Problem to work on: Reproduce exactly the lines from the one containing "low, high = Vector((1e9,)" through the one containing "for corner in", both included, and nothing else.
%%
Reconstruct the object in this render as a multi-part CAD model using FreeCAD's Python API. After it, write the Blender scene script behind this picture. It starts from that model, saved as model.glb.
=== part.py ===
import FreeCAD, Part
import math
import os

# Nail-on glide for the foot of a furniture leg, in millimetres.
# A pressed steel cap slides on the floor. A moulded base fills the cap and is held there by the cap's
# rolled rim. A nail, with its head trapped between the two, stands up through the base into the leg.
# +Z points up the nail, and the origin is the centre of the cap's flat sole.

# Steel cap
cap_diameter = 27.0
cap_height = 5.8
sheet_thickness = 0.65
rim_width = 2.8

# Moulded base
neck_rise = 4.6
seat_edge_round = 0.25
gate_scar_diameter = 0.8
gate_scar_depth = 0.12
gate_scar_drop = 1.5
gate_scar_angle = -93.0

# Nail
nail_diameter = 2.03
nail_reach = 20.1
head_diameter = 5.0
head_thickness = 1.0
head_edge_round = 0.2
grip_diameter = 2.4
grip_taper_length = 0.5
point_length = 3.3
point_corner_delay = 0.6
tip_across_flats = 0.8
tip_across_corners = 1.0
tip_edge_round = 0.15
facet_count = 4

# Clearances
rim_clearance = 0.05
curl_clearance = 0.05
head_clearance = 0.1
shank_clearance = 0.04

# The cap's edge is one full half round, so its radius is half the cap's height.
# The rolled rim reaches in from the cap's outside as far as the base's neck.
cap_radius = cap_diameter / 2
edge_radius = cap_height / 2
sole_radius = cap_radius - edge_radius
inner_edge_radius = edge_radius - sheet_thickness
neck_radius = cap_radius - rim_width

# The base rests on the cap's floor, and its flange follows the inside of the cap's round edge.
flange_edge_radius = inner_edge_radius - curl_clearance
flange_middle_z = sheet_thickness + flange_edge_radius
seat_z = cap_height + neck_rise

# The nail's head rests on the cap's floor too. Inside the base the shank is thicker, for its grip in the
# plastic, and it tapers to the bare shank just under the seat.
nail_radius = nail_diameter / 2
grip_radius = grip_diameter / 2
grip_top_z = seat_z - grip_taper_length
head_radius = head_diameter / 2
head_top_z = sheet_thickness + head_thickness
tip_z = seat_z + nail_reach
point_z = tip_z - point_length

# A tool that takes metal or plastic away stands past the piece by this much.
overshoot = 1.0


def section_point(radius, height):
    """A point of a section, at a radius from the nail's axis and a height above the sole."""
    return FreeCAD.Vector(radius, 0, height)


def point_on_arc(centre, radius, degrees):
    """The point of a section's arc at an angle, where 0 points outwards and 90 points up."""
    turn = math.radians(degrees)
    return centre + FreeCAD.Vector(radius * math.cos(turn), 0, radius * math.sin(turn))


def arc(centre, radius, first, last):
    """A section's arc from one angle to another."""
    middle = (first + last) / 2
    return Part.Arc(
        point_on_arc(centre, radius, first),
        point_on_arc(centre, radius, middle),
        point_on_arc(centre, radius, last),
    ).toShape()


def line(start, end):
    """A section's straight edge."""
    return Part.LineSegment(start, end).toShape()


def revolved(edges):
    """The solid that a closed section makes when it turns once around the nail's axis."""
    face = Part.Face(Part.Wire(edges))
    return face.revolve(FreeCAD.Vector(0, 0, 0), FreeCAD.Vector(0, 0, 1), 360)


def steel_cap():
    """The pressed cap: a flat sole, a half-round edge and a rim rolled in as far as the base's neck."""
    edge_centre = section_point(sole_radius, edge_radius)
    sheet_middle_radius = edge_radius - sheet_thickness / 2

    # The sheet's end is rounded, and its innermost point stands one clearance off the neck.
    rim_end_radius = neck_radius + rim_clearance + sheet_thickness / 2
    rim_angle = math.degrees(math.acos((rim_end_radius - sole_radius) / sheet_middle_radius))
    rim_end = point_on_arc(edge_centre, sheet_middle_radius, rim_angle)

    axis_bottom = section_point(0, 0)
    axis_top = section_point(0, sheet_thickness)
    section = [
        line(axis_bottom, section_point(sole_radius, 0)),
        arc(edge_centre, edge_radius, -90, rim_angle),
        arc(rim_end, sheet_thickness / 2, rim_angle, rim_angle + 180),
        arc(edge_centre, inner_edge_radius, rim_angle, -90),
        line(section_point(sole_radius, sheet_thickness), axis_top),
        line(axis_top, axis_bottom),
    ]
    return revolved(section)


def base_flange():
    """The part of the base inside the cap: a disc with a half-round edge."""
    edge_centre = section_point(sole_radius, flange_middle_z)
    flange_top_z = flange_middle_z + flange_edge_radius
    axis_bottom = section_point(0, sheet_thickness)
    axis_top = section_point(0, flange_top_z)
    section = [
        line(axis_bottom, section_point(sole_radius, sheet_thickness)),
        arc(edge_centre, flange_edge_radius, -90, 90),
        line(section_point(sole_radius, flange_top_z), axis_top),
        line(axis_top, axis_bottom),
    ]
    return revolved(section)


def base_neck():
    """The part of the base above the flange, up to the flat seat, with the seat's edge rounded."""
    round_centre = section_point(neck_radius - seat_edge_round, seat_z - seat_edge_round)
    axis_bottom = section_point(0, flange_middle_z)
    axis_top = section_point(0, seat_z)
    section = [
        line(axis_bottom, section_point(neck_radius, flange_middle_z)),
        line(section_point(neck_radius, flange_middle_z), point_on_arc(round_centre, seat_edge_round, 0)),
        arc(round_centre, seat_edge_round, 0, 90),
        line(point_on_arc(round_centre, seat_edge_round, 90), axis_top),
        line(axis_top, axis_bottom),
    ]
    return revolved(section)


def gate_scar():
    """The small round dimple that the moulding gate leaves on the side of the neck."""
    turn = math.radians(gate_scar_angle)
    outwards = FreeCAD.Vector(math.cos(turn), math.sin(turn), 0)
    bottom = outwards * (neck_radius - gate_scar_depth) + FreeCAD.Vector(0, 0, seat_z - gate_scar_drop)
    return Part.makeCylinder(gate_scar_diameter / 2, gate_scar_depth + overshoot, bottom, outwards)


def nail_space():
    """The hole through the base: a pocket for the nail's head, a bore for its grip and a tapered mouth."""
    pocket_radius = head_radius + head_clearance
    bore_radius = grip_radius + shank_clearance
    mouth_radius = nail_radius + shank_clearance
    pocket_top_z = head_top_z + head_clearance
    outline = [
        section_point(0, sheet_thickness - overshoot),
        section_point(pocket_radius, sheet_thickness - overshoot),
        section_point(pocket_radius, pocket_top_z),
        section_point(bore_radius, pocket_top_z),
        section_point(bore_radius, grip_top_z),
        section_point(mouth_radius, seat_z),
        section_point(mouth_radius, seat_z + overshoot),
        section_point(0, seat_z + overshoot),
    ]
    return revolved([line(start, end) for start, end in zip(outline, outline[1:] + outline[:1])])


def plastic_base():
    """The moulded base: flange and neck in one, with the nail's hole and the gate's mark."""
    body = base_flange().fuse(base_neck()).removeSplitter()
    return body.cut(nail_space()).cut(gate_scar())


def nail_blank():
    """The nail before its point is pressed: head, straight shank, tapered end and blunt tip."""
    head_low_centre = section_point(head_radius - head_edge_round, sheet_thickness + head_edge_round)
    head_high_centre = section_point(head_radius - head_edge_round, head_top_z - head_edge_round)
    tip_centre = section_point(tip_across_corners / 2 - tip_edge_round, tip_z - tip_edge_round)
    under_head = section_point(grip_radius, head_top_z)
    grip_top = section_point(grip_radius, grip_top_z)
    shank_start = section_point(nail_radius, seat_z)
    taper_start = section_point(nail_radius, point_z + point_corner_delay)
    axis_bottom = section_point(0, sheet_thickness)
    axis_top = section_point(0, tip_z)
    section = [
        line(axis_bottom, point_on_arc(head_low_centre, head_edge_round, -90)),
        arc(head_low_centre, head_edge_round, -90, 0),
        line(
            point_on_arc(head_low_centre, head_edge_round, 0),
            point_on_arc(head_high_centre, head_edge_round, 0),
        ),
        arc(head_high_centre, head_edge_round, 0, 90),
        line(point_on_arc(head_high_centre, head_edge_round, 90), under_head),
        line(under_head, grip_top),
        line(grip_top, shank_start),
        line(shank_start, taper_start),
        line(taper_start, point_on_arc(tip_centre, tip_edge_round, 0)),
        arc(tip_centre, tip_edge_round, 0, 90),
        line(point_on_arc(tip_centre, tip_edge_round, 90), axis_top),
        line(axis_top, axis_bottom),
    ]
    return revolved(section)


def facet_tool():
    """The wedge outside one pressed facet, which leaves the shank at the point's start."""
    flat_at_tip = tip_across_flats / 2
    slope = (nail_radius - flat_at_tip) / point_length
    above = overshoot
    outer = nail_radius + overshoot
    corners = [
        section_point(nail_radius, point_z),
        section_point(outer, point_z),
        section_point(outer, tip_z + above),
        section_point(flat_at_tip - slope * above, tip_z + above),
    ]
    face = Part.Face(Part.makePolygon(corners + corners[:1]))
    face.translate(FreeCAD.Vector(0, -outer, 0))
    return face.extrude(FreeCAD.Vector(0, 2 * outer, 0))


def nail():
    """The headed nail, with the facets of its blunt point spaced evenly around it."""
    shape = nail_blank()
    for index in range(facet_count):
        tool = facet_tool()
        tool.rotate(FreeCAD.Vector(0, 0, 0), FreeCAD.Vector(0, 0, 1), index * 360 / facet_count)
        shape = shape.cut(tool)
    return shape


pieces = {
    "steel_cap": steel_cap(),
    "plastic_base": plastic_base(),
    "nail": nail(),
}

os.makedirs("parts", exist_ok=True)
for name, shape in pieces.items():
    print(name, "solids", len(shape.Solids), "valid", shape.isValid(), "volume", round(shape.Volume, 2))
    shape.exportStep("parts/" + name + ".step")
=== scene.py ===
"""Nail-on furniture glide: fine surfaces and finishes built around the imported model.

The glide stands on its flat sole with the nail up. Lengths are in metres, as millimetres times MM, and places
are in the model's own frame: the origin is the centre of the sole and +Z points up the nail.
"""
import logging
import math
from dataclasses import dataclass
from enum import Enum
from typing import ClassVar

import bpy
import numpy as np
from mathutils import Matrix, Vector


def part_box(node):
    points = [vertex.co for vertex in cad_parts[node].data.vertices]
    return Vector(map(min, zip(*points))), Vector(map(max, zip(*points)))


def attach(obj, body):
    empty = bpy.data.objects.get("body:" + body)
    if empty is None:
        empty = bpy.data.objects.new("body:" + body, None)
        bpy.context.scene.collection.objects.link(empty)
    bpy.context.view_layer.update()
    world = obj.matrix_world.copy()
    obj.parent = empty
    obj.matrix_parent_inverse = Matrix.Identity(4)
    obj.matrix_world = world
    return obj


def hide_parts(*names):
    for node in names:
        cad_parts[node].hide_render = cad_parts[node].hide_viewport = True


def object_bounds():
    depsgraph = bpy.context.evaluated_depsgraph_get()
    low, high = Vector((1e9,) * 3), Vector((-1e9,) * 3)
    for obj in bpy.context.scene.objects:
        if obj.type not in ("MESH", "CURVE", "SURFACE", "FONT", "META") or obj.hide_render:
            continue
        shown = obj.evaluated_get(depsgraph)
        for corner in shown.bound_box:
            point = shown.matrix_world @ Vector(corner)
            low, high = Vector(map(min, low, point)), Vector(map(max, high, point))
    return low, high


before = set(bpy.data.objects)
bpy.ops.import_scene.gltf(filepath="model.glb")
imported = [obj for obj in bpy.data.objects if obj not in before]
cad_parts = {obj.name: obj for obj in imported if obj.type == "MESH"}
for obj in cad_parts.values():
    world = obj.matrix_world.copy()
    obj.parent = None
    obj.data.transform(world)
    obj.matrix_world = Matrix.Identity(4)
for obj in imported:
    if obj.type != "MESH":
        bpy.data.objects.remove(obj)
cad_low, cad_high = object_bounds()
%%
Task answer:
    low, high = Vector((1e9,) * 3), Vector((-1e9,) * 3)
    for obj in bpy.context.scene.objects:
        if obj.type not in ("MESH", "CURVE", "SURFACE", "FONT", "META") or obj.hide_render:
            continue
        shown = obj.evaluated_get(depsgraph)
        for corner in shown.bound_box:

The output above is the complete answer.